Solved – PCA finds a variable to be the most important twice

interpretationpca

Suppose that I have a data set of three variables, Calcium, Iron, and Uranium.

Suppose also that I run PCA and obtain the following principal components:

$$\begin{array}{cccc}&PC_1&PC_2&PC_3\\Calcium&0.6729&0.1021&-0.6771\\Iron&0.5331&0.2554&0.5402\\Uranium&0.1123&-0.8007&-0.0432\end{array}$$

The first PC shows Calcium as having the largest importance and Iron as being the second highest correlation. The second PC shows Uranium as having the largest correlation. But, the third PC then again denotes Calcium as having the largest correlation with the response, then Iron second.

My main question is how such a PCA outcome can be interpreted. It makes no sense to say that Calcium is the most explanatory of the variance, as well as also being the third most explanatory variable for the variance.

Best Answer

Your interpretation of PCA components is not correct.

PCA does not tell you which variables account for the most variation in the data, so a statement like

Calcium is the most explanatory of the variance, as well as also being the third most explanatory variable for the variance.

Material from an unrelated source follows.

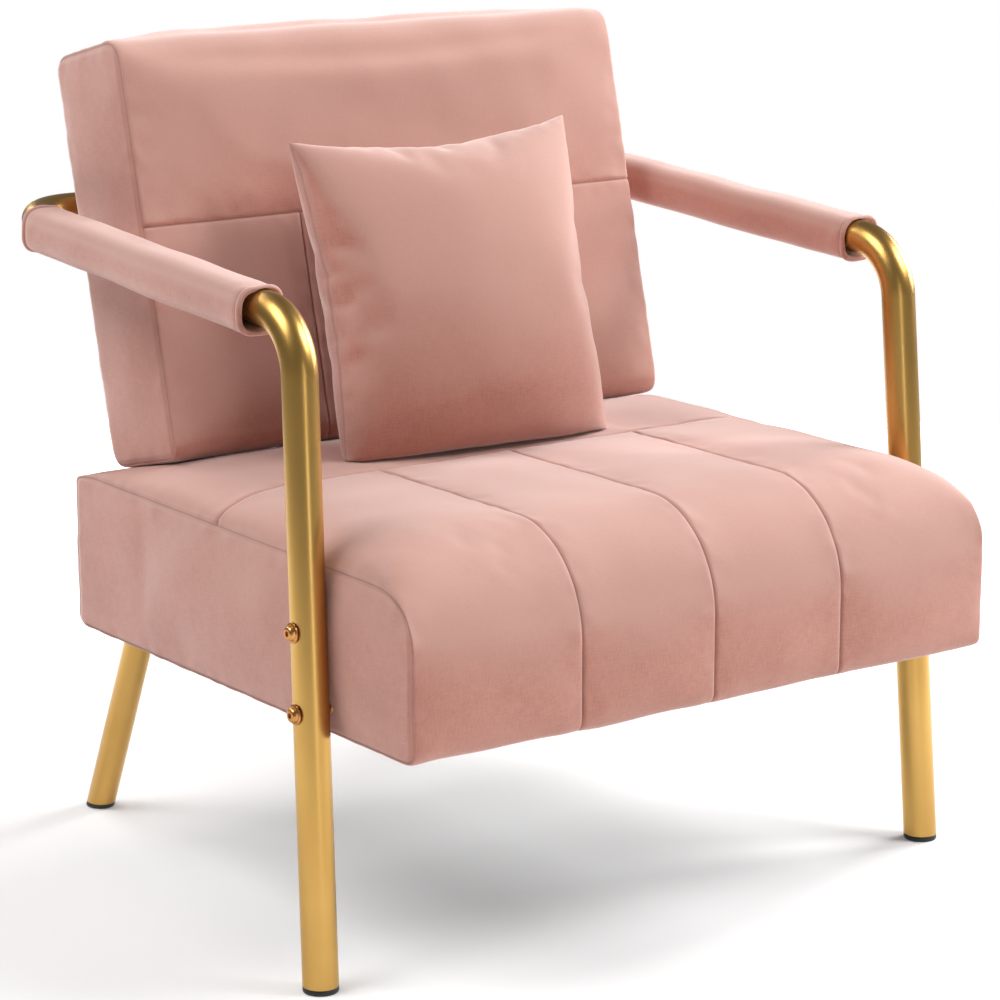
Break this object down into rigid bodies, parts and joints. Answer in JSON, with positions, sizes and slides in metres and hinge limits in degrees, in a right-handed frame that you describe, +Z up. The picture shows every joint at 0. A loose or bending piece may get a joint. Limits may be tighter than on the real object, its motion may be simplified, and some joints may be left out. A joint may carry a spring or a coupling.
{
  "type": "upholstered armchair",
  "caption": "Low upholstered armchair with a thick channelled seat, a reclined back, bent tube arms that are also the front legs, and a loose pillow.",
  "frame": {"origin": "centre of the bounding box's footprint, on the floor under the feet", "axes": "+Z up, the front of the seat faces -Y, +X is the right-hand side as seen from the front"},
  "size_m": [0.7348, 0.6821, 0.7809],
  "materials": {
    "velvet": "short-pile velvet with a soft sheen",
    "gold_tube": "satin gold-coloured plating on steel tube",
    "bolt_metal": "satin, coppery",
    "black_plastic": "matt moulded",
    "frame_wood": "sawn and planed, unfinished",
    "spring_steel": "dark drawn steel",
    "lining": "non-woven lining cloth"
  },
  "bodies": {
    "chair": {"arm_frame_left": "gold_tube", "arm_frame_right": "gold_tube", "arm_sleeve_left": "velvet", "arm_sleeve_right": "velvet", "back_post_left": "frame_wood", "back_post_right": "frame_wood", "back_rail_bottom": "frame_wood", "back_rail_middle": "frame_wood", "back_rail_top": "frame_wood", "back_strap_left": "spring_steel", "back_strap_right": "spring_steel", "back_upholstery": "velvet", "corner_block_front_left": "frame_wood", "corner_block_front_right": "frame_wood", "corner_block_rear_left": "frame_wood", "corner_block_rear_right": "frame_wood", "dust_cover": "lining", "front_foot_cap_left": "black_plastic", "front_foot_cap_right": "black_plastic", "leg_bolt_left_1": "bolt_metal", "leg_bolt_left_2": "bolt_metal", "leg_bolt_right_1": "bolt_metal", "leg_bolt_right_2": "bolt_metal", "leg_pad_left": "black_plastic", "leg_pad_right": "black_plastic", "plate_bolt_left_1": "bolt_metal", "plate_bolt_left_2": "bolt_metal", "plate_bolt_left_3": "bolt_metal", "plate_bolt_left_4": "bolt_metal", "plate_bolt_right_1": "bolt_metal", "plate_bolt_right_2": "bolt_metal", "plate_bolt_right_3": "bolt_metal", "plate_bolt_right_4": "bolt_metal", "rear_foot_cap_left": "black_plastic", "rear_foot_cap_right": "black_plastic", "rear_leg_left": "gold_tube", "rear_leg_right": "gold_tube", "return_bolt_left_1": "bolt_metal", "return_bolt_left_2": "bolt_metal", "return_bolt_right_1": "bolt_metal", "return_bolt_right_2": "bolt_metal", "return_plug_left": "black_plastic", "return_plug_right": "black_plastic", "return_saddle_left": "black_plastic", "return_saddle_right": "black_plastic", "seat_rail_front": "frame_wood", "seat_rail_left": "frame_wood", "seat_rail_rear": "frame_wood", "seat_rail_right": "frame_wood", "seat_spring_1": "spring_steel", "seat_spring_2": "spring_steel", "seat_spring_3": "spring_steel", "seat_spring_4": "spring_steel", "seat_upholstery": "velvet", "strap_bolt_left_high": "bolt_metal", "strap_bolt_left_low": "bolt_metal", "strap_bolt_right_high": "bolt_metal", "strap_bolt_right_low": "bolt_metal"},
    "pillow": {"throw_pillow": "velvet"}
  },
  "joints": [
    {"name": "pillow_lift", "type": "slide", "parent": "chair", "child": "pillow", "axis": [0, 0, 1], "range_m": [0, 0.45]}
  ]
}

cannot be drawn from a PC analysis.

What it does say is that the direction determined by the vector

$$\begin{array}{cccc}&PC_1\\Calcium&0.6729\\Iron&0.5331\\Uranium&0.1123\end{array}$$

accounts for the most variation in the data. This direction is a combination of the directions determined by the individual variables. This mixing of directions is fundamental to PCA, and it cannot be undone or ignored.

The further principal components are interpreted iteravely, they account for the most variation in the data in directions that are orthogonal to the previous PC directions.